De notre correspondante
à New York
« Notre prochain objectif est de chercher à exprimer des ARNi par des vecteurs viraux qui pourraient être utilisés dans des essais cliniques », confie au « Quotidien » le Dr Mark Kay, de la Stanford University School of Medicine, en Californie, qui a dirigé les travaux. « Des essais cliniques pourraient débuter dans deux ou trois ans environ. Nous sommes d'un optimisme prudent. Les ARNi sont plus efficaces que les autres molécules que nous avons testées, parmi lesquelles les ribozymes et les DNAses. »
Les ARN interférents, découverts pour la première fois chez le ver C. elegans en 1998, sont des petits ARN double brin capables de se fixer à un ARN messager de séquence homologue et de provoquer sa destruction.
La protection contre les virus
A l'origine, les ARNi devaient jouer un rôle dans la protection contre les virus : en se fixant aux ARN viraux, ils permettaient leur destruction. Mais ce rôle a disparu chez l'homme. Les ARNi interviennent encore dans la régulation de l'expression de certains gènes.
Ces petites molécules soulèvent un grand intérêt. En théorie, des ARNi synthétiques pourraient être introduits dans les cellules afin d'inactiver l'expression du ou des gènes causant certaines pathologies. Ils pourraient offrir, par exemple, une nouvelle approche antivirale.
Plusieurs équipes ont montré que la réplication virale peut être inhibée en culture en utilisant des ARNi synthétiques ciblant certains gènes viraux. Mais cela n'avait pas encore été mis en évidence, in vivo, chez le mammifère.

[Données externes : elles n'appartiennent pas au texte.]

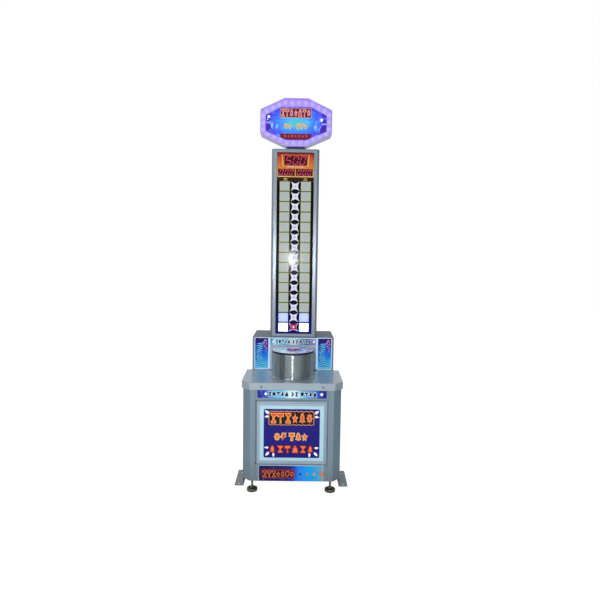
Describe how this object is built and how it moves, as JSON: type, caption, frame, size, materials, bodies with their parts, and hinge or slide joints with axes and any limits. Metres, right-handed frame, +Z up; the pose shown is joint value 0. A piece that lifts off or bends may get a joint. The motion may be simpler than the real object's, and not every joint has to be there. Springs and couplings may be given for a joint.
{
  "type": "hammer strength tester machine",
  "caption": "Arcade strength tester: base cabinet with a sprung strike pad on a steel drum, light-box door, tall score tower and lit eight-sided sign.",
  "frame": {"origin": "on the floor, midway across the machine and midway between the front of the deck cap and the back of the rear cabinet", "axes": "+Z up, -Y towards the player, +X to the player's right"},
  "size_m": [0.719, 0.7068, 2.512],
  "materials": {
    "body_paint": "metallic blue-grey paint, satin",
    "frame_paint": "metallic silver-blue paint, satin",
    "dark_steel": "black zinc plated steel",
    "bare_steel": "zinc plated steel",
    "stainless": "brushed stainless sheet",
    "bronze": "turned bronze",
    "black_rubber": "matt navy-black rubber",
    "pad_face": "laminated print under clear film",
    "lit_acrylic": "back-lit pale cyan acrylic",
    "blue_print": "printed vinyl, azure to navy",
    "navy_print": "printed acrylic, navy",
    "display_print": "back-printed black acrylic with pale cells",
    "score_print": "back-printed acrylic, red to orange",
    "sign_glow": "lit lilac diffuser",
    "sign_print": "back-lit print, royal blue to cyan",
    "circuit_board": "green circuit board",
    "black_plastic": "moulded black plastic"
  },
  "bodies": {
    "cabinet": {"base_side_left": "body_paint", "base_side_right": "body_paint", "base_lower_rail": "body_paint", "base_upper_rail": "body_paint", "upper_strip": "blue_print", "kick_strip": "blue_print", "base_floor_pan": "body_paint", "level_foot_front_left": "dark_steel", "level_foot_front_right": "dark_steel", "level_foot_rear_left": "dark_steel", "level_foot_rear_right": "dark_steel", "floor_bracket_left": "bare_steel", "floor_bracket_right": "bare_steel", "deck_cap": "body_paint", "door_hinge_fixed_leaf": "bare_steel", "drum_sleeve": "stainless", "mech_bridge": "body_paint", "guide_bush": "bronze", "bump_stop": "black_rubber", "return_spring": "bare_steel", "hit_sensor": "black_plastic", "rear_side_left": "body_paint", "rear_side_right": "body_paint", "rear_front_panel": "body_paint", "rear_top": "body_paint", "shoulder_art_left": "blue_print", "shoulder_art_right": "blue_print", "centre_panel": "frame_paint", "centre_strip": "blue_print", "rear_lower_panel": "body_paint", "power_inlet": "black_plastic", "rear_hinge_leaf": "bare_steel", "control_board": "circuit_board", "power_supply": "bare_steel", "tower_frame": "frame_paint", "tower_shell": "body_paint", "tower_cap": "frame_paint", "display_panel": "display_print", "score_panel": "score_print", "display_board": "circuit_board", "sign_neck": "navy_print", "sign_border": "sign_glow", "sign_shell": "frame_paint", "sign_face": "sign_print"},
    "strike_pad": {"pad_top": "pad_face", "pad_cushion": "black_rubber", "pad_plate": "bare_steel", "plunger_shaft": "bare_steel"},
    "front_door": {"front_door_pan": "body_paint", "door_led_board": "circuit_board", "front_door_bezel": "body_paint", "door_light_panel": "lit_acrylic", "door_art_panel": "navy_print", "door_hinge_moving_leaf": "bare_steel"},
    "front_lock": {"door_lock_barrel": "bare_steel", "door_lock_cam": "bare_steel"},
    "rear_door": {"rear_door": "body_paint"},
    "rear_lock": {"rear_door_lock": "bare_steel"},
    "power_switch": {"power_rocker": "black_plastic"}
  },
  "joints": [
    {"name": "strike_pad_press", "type": "slide", "parent": "cabinet", "child": "strike_pad", "axis": [0, 0, -1], "range_m": [0, 0.025], "stiffness_N_per_m": 6000, "springref_m": -0.02, "deforming": ["return_spring"]},
    {"name": "front_door_hinge", "type": "hinge", "parent": "cabinet", "child": "front_door", "pos_m": [-0.2185, -0.34785, 0.384], "axis": [0, 0, -1], "range_deg": [0, 110]},
    {"name": "front_lock_turn", "type": "hinge", "parent": "front_door", "child": "front_lock", "pos_m": [0, -0.32685, 0.1985], "axis": [0, 1, 0], "range_deg": [0, 90]},
    {"name": "rear_door_hinge", "type": "hinge", "parent": "cabinet", "child": "rear_door", "pos_m": [-0.249, 0.35015, 0.553], "axis": [0, 0, 1], "range_deg": [0, 110]},
    {"name": "rear_lock_turn", "type": "hinge", "parent": "rear_door", "child": "rear_lock", "pos_m": [0.232, 0.34235, 0.555], "axis": [0, 1, 0], "range_deg": [0, 90]},
    {"name": "power_switch_tilt", "type": "hinge", "parent": "cabinet", "child": "power_switch", "pos_m": [0.07, 0.34865, 0.14], "axis": [-1, 0, 0], "range_deg": [0, 18]}
  ]
}
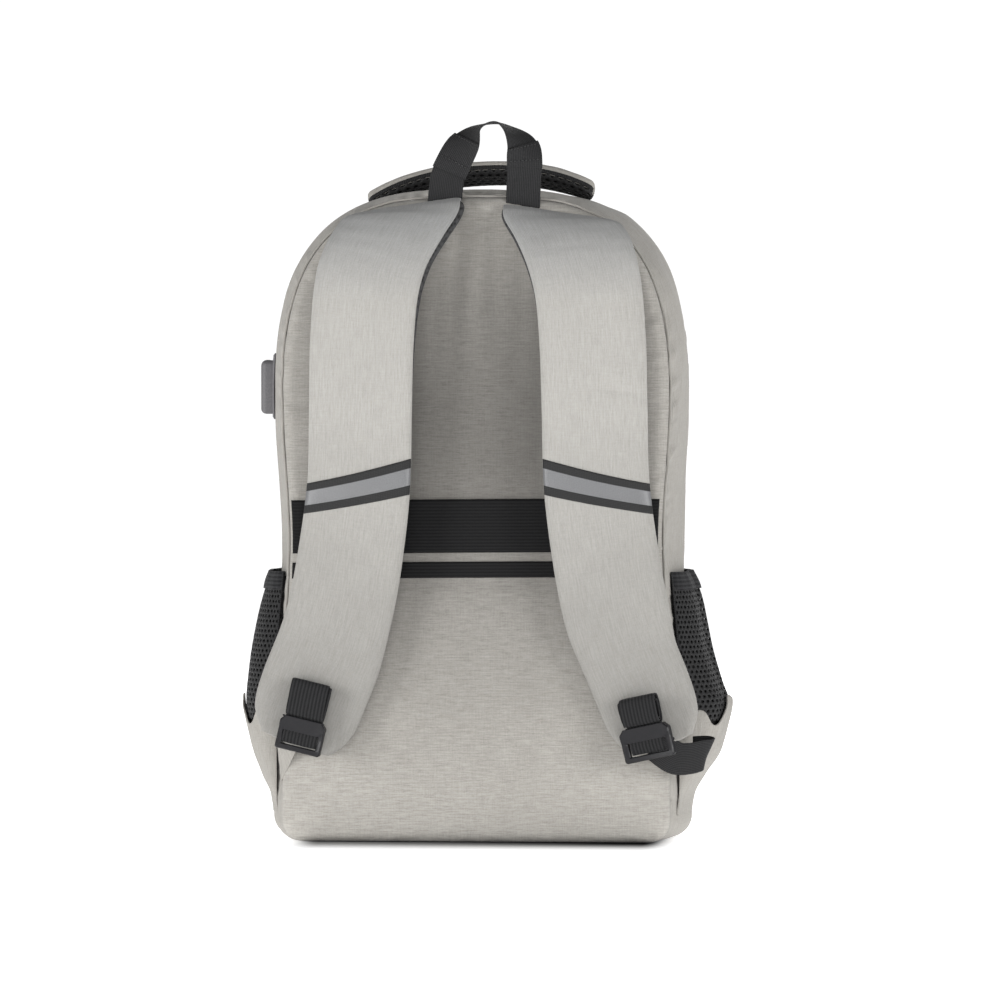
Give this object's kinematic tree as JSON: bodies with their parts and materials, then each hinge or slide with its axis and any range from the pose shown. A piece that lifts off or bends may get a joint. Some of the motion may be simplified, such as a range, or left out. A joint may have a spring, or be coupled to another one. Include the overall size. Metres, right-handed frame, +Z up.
{
  "type": "solar backpack",
  "caption": "Grey daypack with padded shoulder straps, mesh side pockets, folding carry handle, webbing grab loop, side USB port and a solar panel on its front.",
  "frame": {"origin": "on the floor under the middle of the bag, in the plane of its base", "axes": "+Z up, -Y towards the wearer's back and the shoulder straps, +Y towards the solar panel, +X to the right seen from the back"},
  "size_m": [0.3686, 0.2298, 0.5345],
  "materials": {
    "grey_fabric": "melange woven polyester, matte",
    "black_webbing": "ribbed black webbing, matte",
    "black_mesh": "black hexagonal air mesh, matte",
    "black_plastic": "moulded acetal, satin",
    "reflective_tape": "charcoal tape with a silver-grey reflective stripe",
    "foam": "closed-cell foam, matte",
    "lining": "thin black lining cloth",
    "solar_cell": "dark blue monocrystalline cells",
    "clear_laminate": "clear laminate over the cells",
    "steel": "stamped socket shell"
  },
  "bodies": {
    "bag": {"back_panel": "grey_fabric", "rear_gusset": "grey_fabric", "base_panel": "grey_fabric", "front_panel_lower": "grey_fabric", "lower_gusset_left": "grey_fabric", "lower_gusset_right": "grey_fabric", "seam_piping": "grey_fabric", "front_pocket": "grey_fabric", "pocket_base_left": "grey_fabric", "pocket_base_right": "grey_fabric", "zip_tape_rear": "black_webbing", "luggage_band": "black_webbing", "lower_band": "black_webbing", "pocket_binding_left": "black_webbing", "pocket_binding_right": "black_webbing", "lower_webbing_left": "black_webbing", "lower_webbing_right": "black_webbing", "sleeve_strap": "black_webbing", "pocket_zip": "black_webbing", "pocket_mesh_left": "black_mesh", "pocket_mesh_right": "black_mesh", "zip_coil": "black_plastic", "usb_housing": "black_plastic", "back_foam": "foam", "laptop_sleeve": "lining", "usb_socket": "steel"},
    "front": {"front_panel": "grey_fabric", "front_gusset": "grey_fabric", "zip_tape_front": "black_webbing", "solar_backing": "lining", "solar_border": "black_webbing", "solar_film": "clear_laminate", "charge_controller": "black_plastic", "solar_cell_1": "solar_cell", "solar_cell_2": "solar_cell", "solar_cell_3": "solar_cell", "solar_cell_4": "solar_cell", "solar_cell_5": "solar_cell", "solar_cell_6": "solar_cell"},
    "strap_left": {"strap_pad_left": "grey_fabric", "strap_lining_left": "black_mesh", "reflective_band_left": "reflective_tape", "webbing_roll_left": "black_webbing"},
    "buckle_left": {"buckle_left": "black_plastic", "webbing_turn_left": "black_webbing"},
    "strap_right": {"strap_pad_right": "grey_fabric", "strap_lining_right": "black_mesh", "reflective_band_right": "reflective_tape", "webbing_roll_right": "black_webbing"},
    "buckle_right": {"buckle_right": "black_plastic", "webbing_turn_right": "black_webbing"},
    "carry_handle": {"handle_cover": "grey_fabric", "handle_mesh_underside": "black_mesh"},
    "grab_loop": {"grab_loop": "black_webbing"},
    "main_slider_upper": {"main_upper_slider": "black_plastic"},
    "main_pull_upper": {"main_upper_pull": "black_webbing"},
    "main_slider_lower": {"main_lower_slider": "black_plastic"},
    "main_pull_lower": {"main_lower_pull": "black_webbing"},
    "pocket_slider": {"pocket_slider": "black_plastic"},
    "pocket_pull": {"pocket_pull": "black_webbing"}
  },
  "joints": [
    {"name": "front_fold", "type": "hinge", "parent": "bag", "child": "front", "pos_m": [0, 0.076, 0.2125], "axis": [-1, 0, 0], "range_deg": [0, 75]},
    {"name": "carry_handle_swing", "type": "hinge", "parent": "bag", "child": "carry_handle", "pos_m": [0, 0, 0.479], "axis": [1, 0, 0], "range_deg": [-15, 15]},
    {"name": "grab_loop_fold", "type": "hinge", "parent": "bag", "child": "grab_loop", "pos_m": [0, -0.08, 0.4745], "axis": [-1, 0, 0], "range_deg": [-50, 35]},
    {"name": "strap_left_swing", "type": "hinge", "parent": "bag", "child": "strap_left", "pos_m": [-0.053, -0.0895, 0.468], "axis": [-1, 0, 0], "range_deg": [0, 8]},
    {"name": "buckle_left_tilt", "type": "hinge", "parent": "strap_left", "child": "buckle_left", "pos_m": [-0.1217, -0.1115, 0.08972], "axis": [-0.9703, 0, 0.2419], "range_deg": [0, 35]},
    {"name": "strap_right_swing", "type": "hinge", "parent": "bag", "child": "strap_right", "pos_m": [0.053, -0.0895, 0.468], "axis": [-1, 0, 0], "range_deg": [0, 8]},
    {"name": "buckle_right_tilt", "type": "hinge", "parent": "strap_right", "child": "buckle_right", "pos_m": [0.1217, -0.1115, 0.08972], "axis": [-0.9703, 0, -0.2419], "range_deg": [0, 35]},
    {"name": "main_upper_slide", "type": "slide", "parent": "bag", "child": "main_slider_upper", "axis": [0.1958, 0, 0.9806], "range_m": [0, 0.024]},
    {"name": "main_upper_pull_tilt", "type": "hinge", "parent": "main_slider_upper", "child": "main_pull_upper", "pos_m": [-0.15228, 0.0244, 0.38946], "axis": [0, 1, 0], "range_deg": [0, 110]},
    {"name": "main_lower_slide", "type": "slide", "parent": "bag", "child": "main_slider_lower", "axis": [-0.1483, 0, -0.9889], "range_m": [0, 0.06]},
    {"name": "main_lower_pull_tilt", "type": "hinge", "parent": "main_slider_lower", "child": "main_pull_lower", "pos_m": [-0.15412, 0.03, 0.37946], "axis": [0, 1, 0], "range_deg": [0, 110]},
    {"name": "pocket_slide", "type": "slide", "parent": "bag", "child": "pocket_slider", "axis": [1, 0, 0], "range_m": [0, 0.186]},
    {"name": "pocket_pull_tilt", "type": "hinge", "parent": "pocket_slider", "child": "pocket_pull", "pos_m": [-0.093, 0.0858, 0.1745], "axis": [1, 0, 0], "range_deg": [0, 95]}
  ]
}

Une équipe américaine, Mc Caffrey, Kay et coll., montre qu'il est possible d'inhiber la réplication virale avec des ARNi dans un modèle de réplication du virus de l'hépatite B (VHB), chez la souris. Dans ce modèle, la souris est transfectée avec des plasmides contenant le génome du VHB.
Les chercheurs ont testé 7 ARNi synthétiques. Chacun cible l'ARN prégénomique qui sert de matrice à la réplication génomique du VHB, ainsi que l'ARNm de l'antigène de la nucléocapside et de la polymérase.
Inhibe la réplication du VHB
L'injection intraveineuse des ARNi (exprimés par des plasmides) chez la souris inhibe considérablement la réplication du VHB, comme en témoignent 4 mesures :
- les ARN VHB dans le foie sont fortement réduits :
- l'ADN génomique du VHB hépatique devient indétectable ;
- les taux d'AgHbs (antigène de surface) sériques baissent de 85 % ;
- le nombre d'hépatocytes contenant l'AgHBc (antigène de la nucléocapside) est réduit de plus de 99 %.
« Il est clair, d'après notre étude, que l'inhibition de la réplication virale par les ARNi est possible chez les mammifères », constatent les chercheurs.
Cette approche est prometteuse non seulement dans l'hépatite B, mais aussi dans les autres infections virales.
« Six des 7 ARNi inhibiteurs testés ont présenté un effet antiviral contre le VHB et deux se sont révélés très puissants », précisent les chercheurs. Toutefois, de récentes études in vitro« suggèrent que plusieurs séquences virales doivent être ciblées simultanément afin de prévenir l'émergence de souches résistantes ».
Une récente étude (« le Quotidien » du 11 février 2003) a montré que l'injection d'ARNi ciblant le gène Fas protège la souris contre l'hépatite fulminante expérimentale.
Ainsi, il serait possible d'utiliser des ARNi pour inhiber non seulement la réplication du VHB mais aussi pour inhiber ou supprimer la fibrose associée au développement de la cirrhose hépatique.
« Nature Biotechnology », 12 mai 2003, DOI : 10.1038/nbt824.